Once these were under way and I was meeting with more and more communities, other requests came in. “I want a comedy show!” the director of the memory care floor at a home in Marina Del Rey exclaimed from across her desk. “Can do,” I replied, not knowing exactly who I would bring in that moment, but once again certain I could deliver. And we did. Four of us showed up on Saturday afternoons ready to bring some stand-up comedy to folks in various stages of the illness. Some of them got the jokes, some didn’t. But all of them were engaged and entertained. Yet another activities director asked me for some storytelling, “But not just talking at them, something where they participate.” I talked it over with one of my comics, and she suggested doing a kind of long-form improv – often referred to in the Improv world as a “Harold,” – with the residents. Now we also offer Interactive Storytelling. We arrive with several story lines in mind and then take suggestions from the residents for the details of the story from where it takes place, to the names of the characters, to the twists and turns of the plot.

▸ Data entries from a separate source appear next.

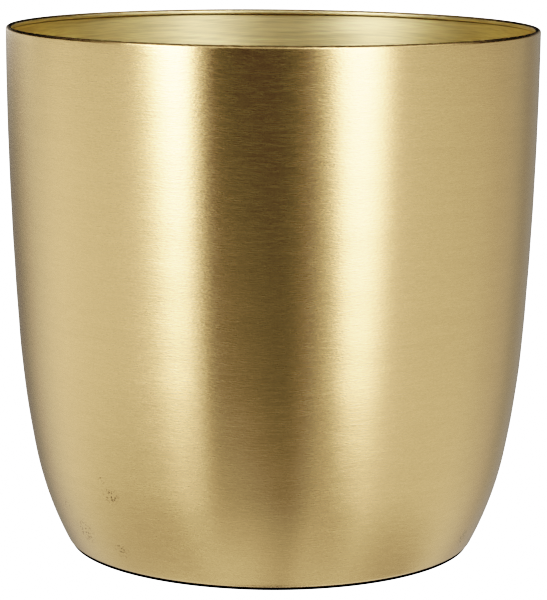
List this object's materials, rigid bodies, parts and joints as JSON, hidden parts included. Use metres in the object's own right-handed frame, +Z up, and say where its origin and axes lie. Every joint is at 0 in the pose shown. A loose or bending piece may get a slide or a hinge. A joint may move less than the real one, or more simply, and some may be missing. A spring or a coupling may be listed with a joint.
{
  "type": "planter pot",
  "caption": "Round sheet-metal planter pot with a brushed brass finish, slightly tapered curved sides, a flat base and a narrow rolled rim, open at the top.",
  "frame": {"origin": "centre of the plane that the pot stands on, under its axis", "axes": "+Z up along the pot's axis, from the base to the open rim; the pot is round, so +X and +Y are any two sides, with the pads halfway between them"},
  "size_m": [0.26, 0.26, 0.256],
  "materials": {
    "brushed_brass": "fine circumferential brushing under clear lacquer, satin",
    "wire_steel": "drawn wire, dull",
    "pad_rubber": "matte foam rubber"
  },
  "bodies": {
    "root": {"pot_shell": "brushed_brass", "rim_wire": "wire_steel", "foot_pad_1": "pad_rubber", "foot_pad_2": "pad_rubber", "foot_pad_3": "pad_rubber", "foot_pad_4": "pad_rubber"}
  },
  "joints": []
}
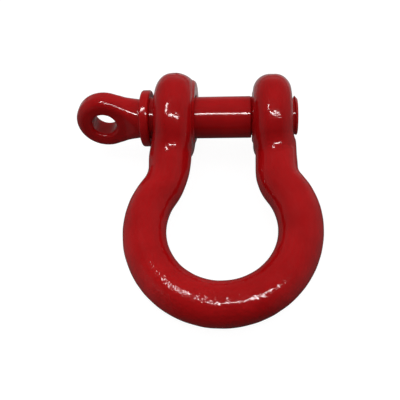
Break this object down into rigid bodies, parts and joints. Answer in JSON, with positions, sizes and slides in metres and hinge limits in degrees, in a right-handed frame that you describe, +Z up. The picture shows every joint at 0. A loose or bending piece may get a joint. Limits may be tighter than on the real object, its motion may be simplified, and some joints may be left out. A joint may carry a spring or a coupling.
{
  "type": "bow shackle",
  "caption": "Forged bow shackle with a screw pin: a round bow, an eye-ended pin through its jaw, painted red.",
  "frame": {"origin": "on the pin's axis, midway between the two ears", "axes": "+X along the pin towards its threaded tip, crown of the bow towards -Y, +Z up; the shackle lies flat with both ears and the crown on z = -0.0233"},
  "size_m": [0.1254, 0.1337, 0.0466],
  "materials": {
    "bow_paint": "glossy red enamel over a forged surface",
    "pin_paint": "glossy red enamel, smooth on the turned shank"
  },
  "bodies": {
    "bow": {"bow": "bow_paint"},
    "pin": {"screw_pin": "pin_paint"}
  },
  "joints": [
    {"name": "pin_withdraw", "type": "slide", "parent": "bow", "child": "pin", "axis": [-1, 0, 0], "range_m": [-0.0028, 0.085]}
  ]
}
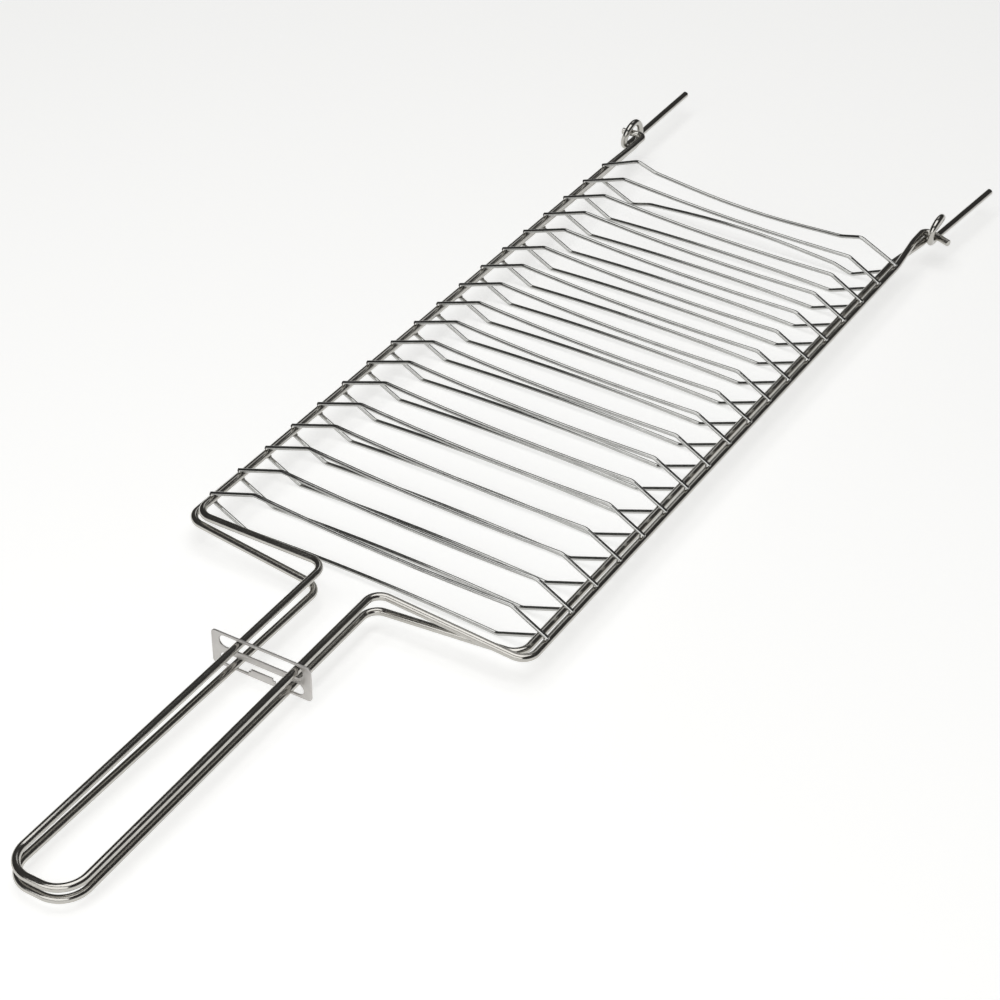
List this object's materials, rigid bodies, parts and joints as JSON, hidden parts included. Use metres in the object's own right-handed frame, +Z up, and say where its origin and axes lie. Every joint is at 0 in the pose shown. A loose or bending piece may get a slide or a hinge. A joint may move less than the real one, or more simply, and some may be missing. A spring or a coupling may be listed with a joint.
{
  "type": "grill grate",
  "caption": "Folding wire grill grate with a long double-loop handle: two rod frames with arched cross wires, hinged in bent rings, held shut by a sliding slotted plate.",
  "frame": {"origin": "middle of the footprint, on the surface that the lower grate's wires rest on", "axes": "+Y runs along the grate from the handle to the hinge, +Z up from the lower grate to the upper one, +X to the right as seen from the handle"},
  "size_m": [0.2206, 0.7666, 0.0375],
  "materials": {
    "plated_rod": "bright nickel plate on drawn steel rod",
    "plated_wire": "bright nickel plate on drawn steel wire",
    "zinc_sheet": "matt zinc plate on punched steel sheet"
  },
  "bodies": {
    "lower_grate": {"lower_frame": "plated_rod", "lower_wire_01": "plated_wire", "lower_wire_02": "plated_wire", "lower_wire_03": "plated_wire", "lower_wire_04": "plated_wire", "lower_wire_05": "plated_wire", "lower_wire_06": "plated_wire", "lower_wire_07": "plated_wire", "lower_wire_08": "plated_wire", "lower_wire_09": "plated_wire", "lower_wire_10": "plated_wire", "lower_wire_11": "plated_wire", "lower_wire_12": "plated_wire", "lower_wire_13": "plated_wire", "lower_wire_14": "plated_wire", "lower_wire_15": "plated_wire", "lower_wire_16": "plated_wire", "lower_wire_17": "plated_wire", "lower_wire_18": "plated_wire"},
    "upper_grate": {"upper_frame": "plated_rod", "upper_wire_01": "plated_wire", "upper_wire_02": "plated_wire", "upper_wire_03": "plated_wire", "upper_wire_04": "plated_wire", "upper_wire_05": "plated_wire", "upper_wire_06": "plated_wire", "upper_wire_07": "plated_wire", "upper_wire_08": "plated_wire", "upper_wire_09": "plated_wire", "upper_wire_10": "plated_wire", "upper_wire_11": "plated_wire", "upper_wire_12": "plated_wire", "upper_wire_13": "plated_wire", "upper_wire_14": "plated_wire", "upper_wire_15": "plated_wire", "upper_wire_16": "plated_wire", "upper_wire_17": "plated_wire", "upper_wire_18": "plated_wire"},
    "latch": {"latch_plate": "zinc_sheet"}
  },
  "joints": [
    {"name": "latch_slide", "type": "slide", "parent": "lower_grate", "child": "latch", "axis": [0, -0.9997, -0.0239], "range_m": [0, 0.11]},
    {"name": "grate_hinge", "type": "hinge", "parent": "lower_grate", "child": "upper_grate", "pos_m": [-0.00034, 0.30151, 0.02162], "axis": [-0.9996, 0, 0.027], "range_deg": [-0.025, 0.041]}
  ]
}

We are 100% committed to keeping everyone awake, engaged and entertained!
Last but certainly not least, you don’t have to have a loved one with Alzheimer’s to call on Laughter On Call! You don’t even have to be a senior. I recently received a call for someone wanting laughter in his back yard for his spouse’s 50th birthday. A week later the Showtime comedian Kira Soltanovich showed up and brought the stars down in a backyard performance that made everyone laugh till they cried.
In a world where words often don’t hold their meaning, I can tell you with unflagging confidence, Laughter On Call is exactly what it sounds like. We are on call to you and your family and your residence to bring as much humor, chuckles, giggles, guffaws and belly laughs as possible to your door, and even leave with you with the skills to help create more of it long after we have hugged everyone and slipped away.